Directed by: Ethan Coen, Joel Coen
Written by:Ethan Coen, Joel Coen
Starring: Tommy Lee Jones, Javier Bardem, Josh Brolin, Woody Harrelson, Kelly Macdonald
Released: December 26, 2007
Grade: A

Ethan and Joel Coen have made some incredible films.  They’ve made my top 10 directors list for as long as I’ve been publishing it on my website.  Their works include Fargo, The Big Lebowski and Intolerable CrueltyNo Country For Old Men is their latest creation and it’s one of the best films I’ve seen all year.  There’s still a month till the nominations but it looks a lock to be a best picture nominee at the Oscars.

Ah, but don’t be fooled.  This film isn’t for everyone.  Here’s just a splattering of comments from the Internet Movie Database website – “this is easily the worst film I’ve seen this year”, “this movie is just horrible”, “anyone that thinks this movie is clever or deep is certifiably insane”, “I actually saw people angrily walking to get a refund”, “this movie is esoteric garbage”, and “I swear Mortal Kombat was better than this.”

My point is that you’ll either love it or hate it.  My job is to help you work out which category you fit into before you think about seeing it.

Llewelyn Moss (Brolin) is an ordinary man who is hunting animals in a Texas desert.  Looking down from atop a small cliff, he spots an array of cars with dead bodies strewn everywhere.  He goes in for a closer look.  A shoot out has taken place.  There appear to be no survivors.  A stash of drugs has been left on the back of a ute and there’s a large suitcase containing $2m in cash.  Llewelyn thinks for a moment and decides to take the money.  He stashes it underneath the caravan in which he and his wife (Macdonald) live.

It’s a decision he will regret.  The hunter will become the hunted.  With 24 hours, he realises that there are some very nasty people who want that money for themselves and unfortunately, he’s left a trail.  Llewelyn tells his wife to hide at her mother’s and then he hits the open road, looking for somewhere to lay low.

Hot on his tail is a hired assassin with the strange name of Anton Chigurh (Bardem).  He has been hired by some powerful people to get the money back.  Anton is one of the scariest bad guys I’ve ever seen a film.  His mere presence makes everyone around him feel uncomfortable.  I speak of the people in the movie… and those sitting in the cinema audience!  There’s a great scene where he speaks to the owner of a service station in the search for information.  He is pure evil.
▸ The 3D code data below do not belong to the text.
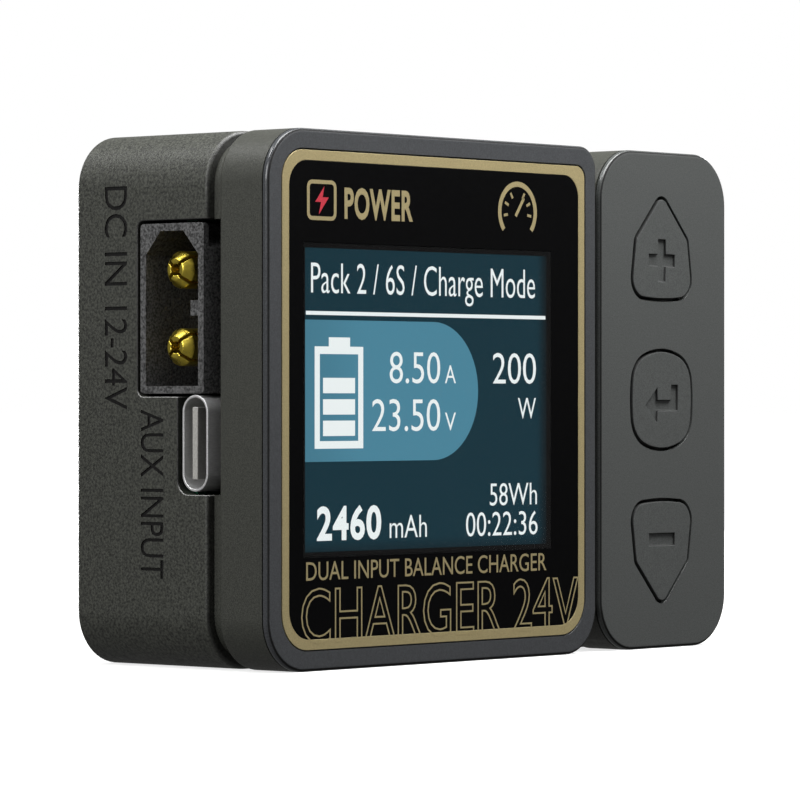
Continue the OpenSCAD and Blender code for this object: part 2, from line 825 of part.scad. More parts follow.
module fan_frame() {
    half = fan_size / 2;
    base_t = 1;
    color([0.1, 0.1, 0.1]) difference() {
        union() {
            difference() {
                along_y(y_fan0, y_fan1)
                    round_rect(-half, half, mid_z - half, mid_z + half, [2, 2, 2, 2]);
                bar_y(0, mid_z, fan_bore_r, y_fan0 - 1, y_fan1 + 1);
            }
            bar_y(0, mid_z, hub_r - 0.4, y_fan0, y_fan0 + base_t);
            for (a = [45 : 90 : 315]) translate([0, 0, mid_z]) rotate([0, a, 0])
                block([hub_r - 1, y_fan0, -0.8], [fan_bore_r + 0.5, y_fan0 + base_t, 0.8]);
        }
        bar_y(0, mid_z, 2.02, y_fan0 - 1, y_fan0 + 3);
        for (x = [-1, 1], z = [-1, 1])
            bar_y(x * fan_peg_at, mid_z + z * fan_peg_at, 1.3, y_fan0 - 1, y_fan1 + 1);
    }
}

module fan_bearing() {
    color([0.8, 0.65, 0.35]) difference() {
        bar_y(0, mid_z, 2, y_fan0 + 0.1, y_fan0 + 4.6);
        bar_y(0, mid_z, shaft_r + 0.03, y_fan0 + 0.6, y_fan0 + 6);
    }
}

// Four wound poles round the bearing
module fan_stator() {
    y0 = y_fan0 + 1.02;
    y1 = y_fan0 + 4;
    color([0.6, 0.35, 0.15]) difference() {
        union() {
            bar_y(0, mid_z, 3, y0, y1);
            for (a = [0 : 90 : 270]) translate([0, 0, mid_z]) rotate([0, a, 0]) {
                block([2.5, y0 + 0.3, -1.4], [4.9, y1 - 0.3, 1.4]);
                block([4.8, y0, -2.2], [5.6, y1, 2.2]);
            }
        }
        bar_y(0, mid_z, 2.03, y0 - 1, y1 + 1);
    }
}

module fan_shaft() {
    color([0.8, 0.8, 0.82]) bar_y(0, mid_z, shaft_r, y_fan0 + 0.8, y_fan1 - 1);
}

blade_t = 0.55;
blade_r = 11;                        // radius of a blade's camber arc
blade_sweep = 38;                    // arc angle of the blade's section

// Cambered section: an arc strip, drawn across the blade, point by point
module blade_section() {
    steps = 6;
    lean = 48;
    arc = [for (i = [0 : steps]) lean - blade_sweep / 2 + i * blade_sweep / steps];
    outer = [for (a = arc) (blade_r + blade_t / 2) * [cos(a), sin(a)]];
    inner = [for (i = [steps : -1 : 0]) (blade_r - blade_t / 2) * [cos(arc[i]), sin(arc[i])]];
    translate(-blade_r * [cos(lean), sin(lean)]) polygon(concat(outer, inner));
}

module fan_rotor() {
    y0 = y_fan0 + 1.4;
    y1 = y_fan1 - 0.5;
    mid_y = (y0 + y1) / 2;
    color([0.12, 0.12, 0.12]) difference() {
        union() {
            bar_y(0, mid_z, hub_r, y0, y1);
            intersection() {
                for (i = [0 : fan_blades - 1]) translate([0, mid_y, mid_z])
                    rotate([0, i * 360 / fan_blades, 0]) rotate([90, 0, 90])
                        linear_extrude(fan_bore_r) rotate(90) blade_section();
                difference() {
                    bar_y(0, mid_z, fan_bore_r - 0.4, y0, y1);
                    bar_y(0, mid_z, hub_r - 0.3, y0 - 1, y1 + 1);
                }
            }
        }
        bar_y(0, mid_z, hub_r - 0.9, y0 - 1, y1 - 0.9);
        bar_y(0, mid_z, shaft_r + 0.005, y0, y_fan1 - 0.99);
    }
}

// ---------- power parts on the main board ----------

// Moulded choke on a narrower foot
module power_inductor() {
    side = 12.6;
    height = 6.4;
    x0 = -31;
    z0 = 9;
    r = 1.8;
    foot = 1;
    y0 = y_main_back;
    color([0.2, 0.2, 0.21]) {
        along_y(y0 + 0.6, y0 + height)
            round_rect(x0, x0 + side, z0, z0 + side, [r, r, r, r]);
        block([x0 + foot, y0, z0 + foot], [x0 + side - foot, y0 + 0.7, z0 + side - foot]);
    }
}

// Cans with the bead that crimps them onto their rubber plug
module capacitors() {
    x = 21.6;
    r = 4;
    bead_r = 3.7;
    height = 9;
    color([0.75, 0.76, 0.78]) for (z = [9.5, 19.5]) {
        bar_y(x, z, r, y_main_back, y_main_back + 0.9);
        bar_y(x, z, bead_r, y_main_back + 0.8, y_main_back + 1.4);
        bar_y(x, z, r, y_main_back + 1.3, y_main_back + height);
    }
}

mosfet_t = 1;
pad_t = 0.5;
module mosfets() {
    color([0.1, 0.1, 0.1]) for (x = [-8, 0, 8], z = [mid_z - 6, mid_z + 6])
        block([x - 2.5, y_main_back, z - 3], [x + 2.5, y_main_back + mosfet_t, z + 3]);
}

module thermal_pad() {
    y0 = y_main_back + mosfet_t;
    color([0.55, 0.6, 0.65]) block([-11.5, y0, mid_z - 10], [11.5, y0 + pad_t, mid_z + 10]);
}

module heatsink() {
    y0 = y_main_back + mosfet_t + pad_t;
    color([0.7, 0.71, 0.73]) {
        block([-13, y0, mid_z - 12], [13, y0 + 0.8, mid_z + 12]);
        for (i = [-6 : 6]) block([i * 2 - 0.3, y0 + 0.7, mid_z - 12],
                                 [i * 2 + 0.3, y_fan0 - 0.2, mid_z + 12]);
    }
}

// Screws enter from the rear and end in the front shell's bosses
module case_screws() {
    top = y_back - 0.15;
    seat = y_back - head_recess;
    color([0.15, 0.15, 0.16]) for (x = screw_xs, z = screw_zs) difference() {
        union() {
            bar_y(x, z, screw_r, floor_y + 0.8, seat + little);
            bar_y(x, z, boss_r - 0.1, seat, top);
        }
        for (a = [0, 90]) translate([x, 0, z]) rotate([0, a, 0])
            block([-1.1, top - 0.6, -0.25], [1.1, top + 1, 0.25]);
    }
}

rear_shell();
front_shell();
head_bezel();
keypad_fascia();
gold_border();
screen_label();
screen_window();
lcd_panel();
lcd_frame();
lcd_flex();
key_plus();
key_enter();
key_minus();
key_switches();
plunger_plus();
plunger_enter();
plunger_minus();
front_pcb();
board_header();
main_pcb();
dc_inlet_housing();
dc_inlet_pins();
type_c_shell();
type_c_tongue();
battery_outlet_housing();
battery_outlet_sockets();
balance_socket_housing();
balance_socket_pins();
fan_frame();
fan_bearing();
fan_stator();
fan_shaft();
fan_rotor();
power_inductor();
capacitors();
mosfets();
thermal_pad();
heatsink();
controller_chip();
buzzer();
case_screws();
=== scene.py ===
import math

import bmesh
import bpy
from mathutils import Matrix, Vector


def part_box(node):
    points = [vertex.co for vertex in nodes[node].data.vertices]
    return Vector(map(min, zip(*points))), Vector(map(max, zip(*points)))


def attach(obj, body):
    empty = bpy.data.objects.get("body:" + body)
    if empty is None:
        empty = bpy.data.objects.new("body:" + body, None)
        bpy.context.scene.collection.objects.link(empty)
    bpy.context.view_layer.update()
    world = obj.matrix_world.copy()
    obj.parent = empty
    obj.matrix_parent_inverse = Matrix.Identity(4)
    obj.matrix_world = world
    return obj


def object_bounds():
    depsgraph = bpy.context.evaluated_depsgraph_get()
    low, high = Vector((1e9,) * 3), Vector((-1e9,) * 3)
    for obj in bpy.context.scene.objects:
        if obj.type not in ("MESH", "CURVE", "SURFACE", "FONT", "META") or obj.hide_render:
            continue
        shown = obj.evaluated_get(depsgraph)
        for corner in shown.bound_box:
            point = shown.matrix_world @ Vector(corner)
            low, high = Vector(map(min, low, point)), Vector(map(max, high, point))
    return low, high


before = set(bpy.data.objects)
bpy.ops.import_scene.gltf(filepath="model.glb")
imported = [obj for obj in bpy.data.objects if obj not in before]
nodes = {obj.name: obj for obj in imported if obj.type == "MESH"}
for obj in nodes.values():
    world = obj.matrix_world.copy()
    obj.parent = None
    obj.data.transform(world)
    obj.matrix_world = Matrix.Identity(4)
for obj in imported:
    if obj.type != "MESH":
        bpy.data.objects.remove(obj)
cad_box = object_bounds()
LOW, HIGH = cad_box
MM = 0.001                                        # one millimetre, in Blender's metres


# ---------- camera and stage ----------

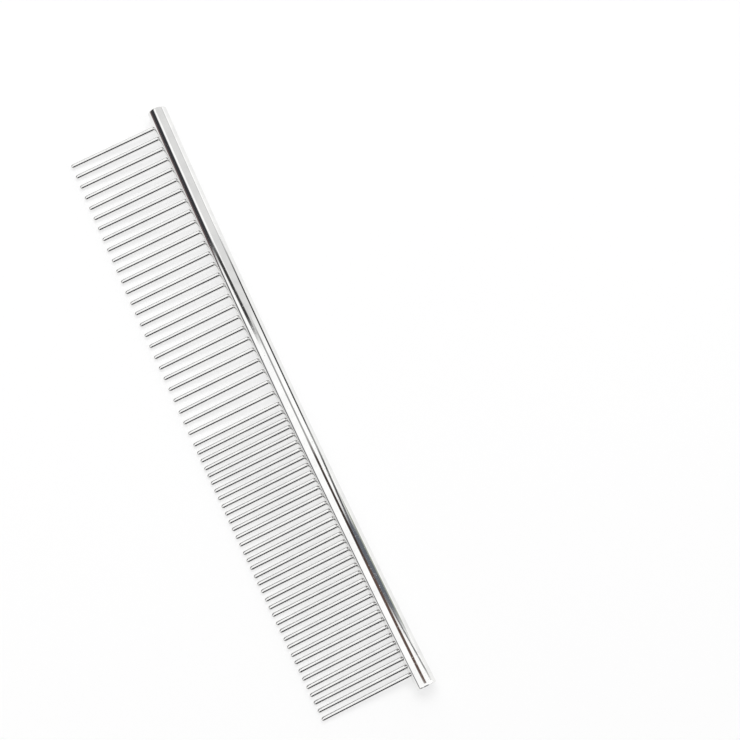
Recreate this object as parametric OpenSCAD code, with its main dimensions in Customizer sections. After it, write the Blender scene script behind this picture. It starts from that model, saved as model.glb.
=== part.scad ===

Caught up in the story is Sheriff Ed Tom Bell (Jones), an experienced police officer is trying to do what is right.  He realises the danger that Llewelyn is in and is hoping to find him before the bad guys do.  As the body count rises, Tom finds himself questioning humanity.  How is it that these people have such little regard for human life?

No Country For Old Men is based on the novel by Cormac McCarthy (All The Pretty Horses).  I haven’t read the novel but I believe it’s a very faithful adaptation.  The ending (which will leave some people unfulfilled) is exactly how the book ends.  What I adored most about the material were the terrific one-liners.  Tommy Lee Jones gets most of them in what is one of his greatest performances.  Every time he opens his mouth, you know that an intelligent, insightful comment will be made.

Another superb quality of the film is its casting.  The main actors are all wonderful but I want to focus on the supporting cast.  I don’t where the Coen brothers find these people.  They may only be on screen for a few minutes but they make those few minutes unforgettable.  I speak of the caravan park manager, the boot salesman, the hotel clerk...

With all these superlatives, you might be wondering why some people haven’t liked the film?  The answer is simple – it doesn’t necessarily give you what you want.  It doesn’t play out like a normal Hollywood thriller where everything is wrapped up nice and neatly.  You have been warned in that regard.

In many ways, No Country For Old Men reminded me of Fargo.  They explore similar themes in a similar setting.   Oh, and there’s one more thing they have in common – they’re both brilliant.